Count how many lines of the data include "JSON". The answer is that number and nothing else.

Collected data:
=======

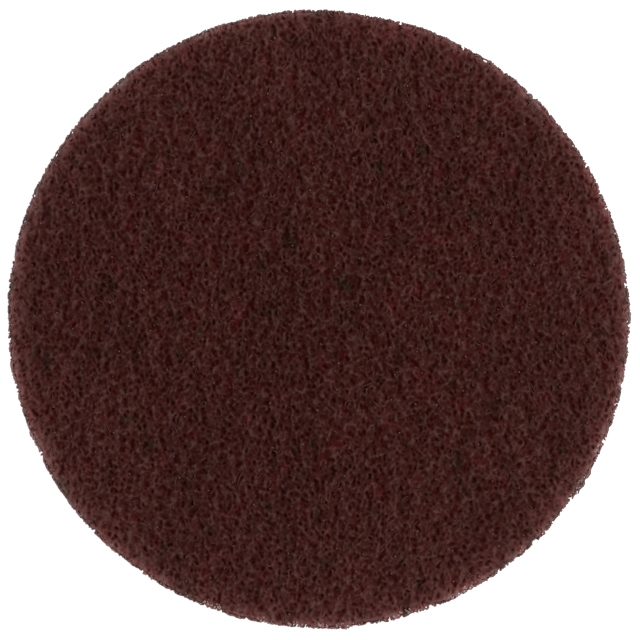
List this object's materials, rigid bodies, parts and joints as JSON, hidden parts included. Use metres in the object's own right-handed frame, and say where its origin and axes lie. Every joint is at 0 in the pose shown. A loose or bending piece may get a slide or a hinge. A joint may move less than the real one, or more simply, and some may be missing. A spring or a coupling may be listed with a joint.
{
  "type": "surface conditioning disc",
  "caption": "Plain round disc of maroon non-woven abrasive web with a flat back, for cleaning and blending metal on a sander.",
  "frame": {"origin": "centre of the flat back face", "axes": "+Z out of the working face, +Y up in the picture, along which more of the strands run, and +X to the picture's right"},
  "size_m": [0.1276, 0.127, 0.006],
  "materials": {
    "abrasive_web": "matte"
  },
  "bodies": {
    "root": {"conditioning_disc": "abrasive_web"}
  },
  "joints": []
}
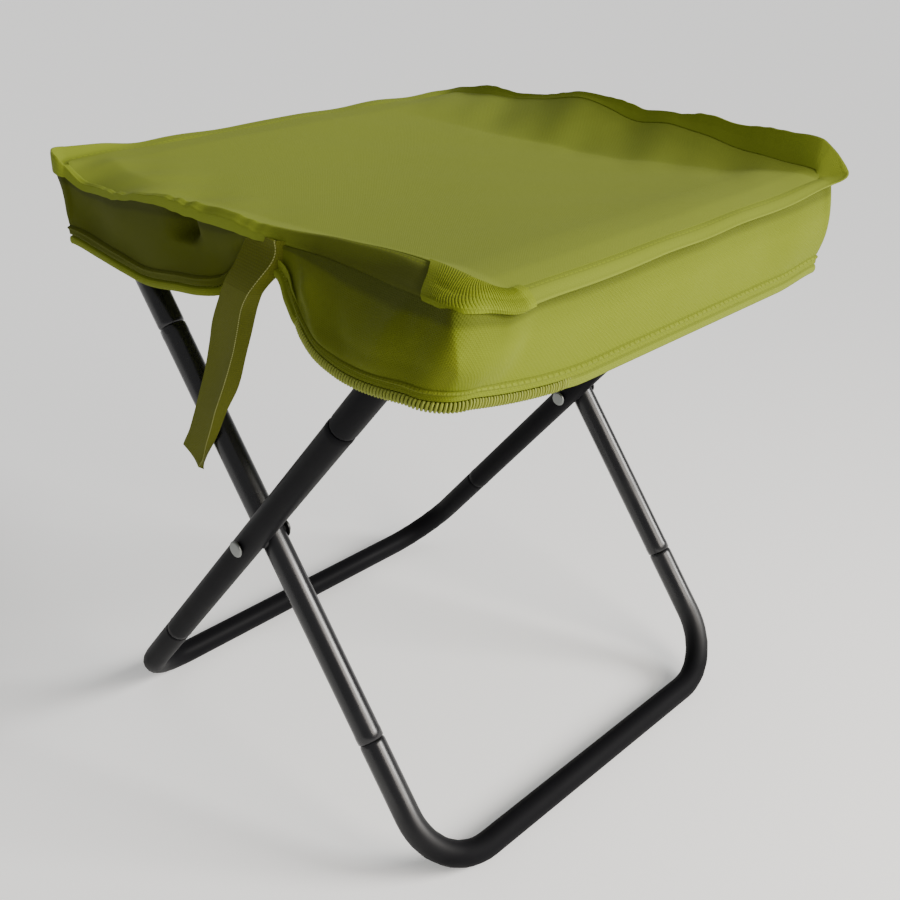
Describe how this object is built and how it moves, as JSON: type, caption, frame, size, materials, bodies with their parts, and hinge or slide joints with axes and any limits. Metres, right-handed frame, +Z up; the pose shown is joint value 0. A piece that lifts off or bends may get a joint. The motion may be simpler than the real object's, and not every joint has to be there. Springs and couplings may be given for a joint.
{
  "type": "folding stool",
  "caption": "Folding stool: two crossed steel tube loops on pivots carry a fabric seat whose zip-edged cover hangs over the bars, with a webbing strap at one end.",
  "frame": {"origin": "on the floor, in the middle of the box round the whole stool", "axes": "+Z up; +Y along the tube bars, away from the end with the strap; +X towards the foot of loop B, the loop that runs nearer the far end"},
  "size_m": [0.3358, 0.3432, 0.389],
  "materials": {
    "tube_satin": "satin black powder coat",
    "tube_gloss": "gloss black paint",
    "zinc_steel": "zinc plated",
    "black_nylon": "plain moulded",
    "black_steel": "black plated",
    "seat_canvas": "plain woven, coated",
    "wall_canvas": "plain woven, coated",
    "rim_binding": "ribbed binding tape",
    "sling_canvas": "plain woven",
    "zip_tape": "woven tape",
    "zip_coil": "moulded coil",
    "zip_metal": "enamelled zinc",
    "strap_webbing": "woven webbing"
  },
  "bodies": {
    "frame_a": {"foot_bend_a": "tube_satin", "top_bend_a": "tube_satin", "leg_tube_a_near": "tube_satin", "leg_tube_a_far": "tube_satin", "pivot_rivet_near": "zinc_steel", "pivot_rivet_far": "zinc_steel", "pivot_washer_near": "black_nylon", "pivot_washer_far": "black_nylon", "tail_washer_near": "black_steel", "tail_washer_far": "black_steel", "sling_right": "sling_canvas", "seat_panel_right": "seat_canvas", "rim_band_right": "rim_binding", "side_wall_right": "wall_canvas", "end_wall_near_right": "wall_canvas", "end_wall_far_right": "wall_canvas", "zip_tape_right": "zip_tape", "zip_coil_right": "zip_coil"},
    "frame_b": {"foot_bend_b": "tube_gloss", "top_bend_b": "tube_gloss", "leg_tube_b_near": "tube_gloss", "leg_tube_b_far": "tube_gloss", "sling_left": "sling_canvas", "seat_panel_left": "seat_canvas", "rim_band_left": "rim_binding", "side_wall_left": "wall_canvas", "end_wall_near_left": "wall_canvas", "end_wall_far_left": "wall_canvas", "zip_tape_left": "zip_tape", "zip_coil_left": "zip_coil"},
    "strap_root": {"strap_tab": "strap_webbing"},
    "strap": {"strap": "strap_webbing"},
    "zip_slider": {"zip_slider": "zip_metal"},
    "zip_pull": {"zip_pull": "zip_metal"}
  },
  "joints": [
    {"name": "fold", "type": "hinge", "parent": "frame_a", "child": "frame_b", "pos_m": [-0.00085, 0, 0.18257], "axis": [0, 1, 0], "range_deg": [0, 70], "deforming": ["seat_panel_right", "seat_panel_left", "sling_right", "sling_left", "rim_band_right", "rim_band_left", "end_wall_near_right", "end_wall_near_left", "end_wall_far_right", "end_wall_far_left", "zip_tape_right", "zip_tape_left", "zip_coil_right", "zip_coil_left", "strap_tab", "strap"]},
    {"name": "strap_fold", "type": "hinge", "parent": "frame_a", "child": "strap_root", "pos_m": [-0.00085, 0, 0.18257], "axis": [0, 1, 0], "range_deg": [0, 36]},
    {"name": "strap_swing", "type": "hinge", "parent": "strap_root", "child": "strap", "pos_m": [-0.00851, -0.15303, 0.33473], "axis": [-1, 0, 0], "range_deg": [0, 75]},
    {"name": "zip_run", "type": "slide", "parent": "frame_b", "child": "zip_slider", "axis": [0, -1, 0], "range_m": [0, 0.215]},
    {"name": "pull_swing", "type": "hinge", "parent": "zip_slider", "child": "zip_pull", "pos_m": [-0.16615, 0.11147, 0.30647], "axis": [0, 1, 0], "range_deg": [0, 120]}
  ],
  "couplings": [
    {"joint": "strap_fold", "follows": "fold", "ratio": 0.5}
  ]
}
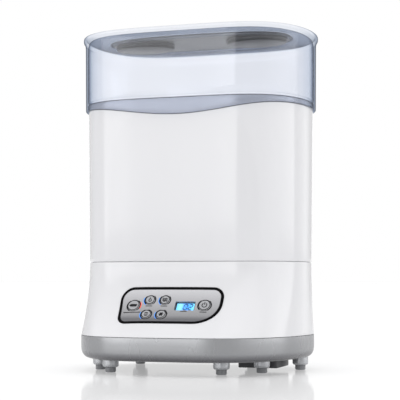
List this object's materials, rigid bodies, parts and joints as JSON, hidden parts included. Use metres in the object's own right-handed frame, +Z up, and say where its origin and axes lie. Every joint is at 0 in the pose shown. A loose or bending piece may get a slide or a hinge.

=======

■ Solution
3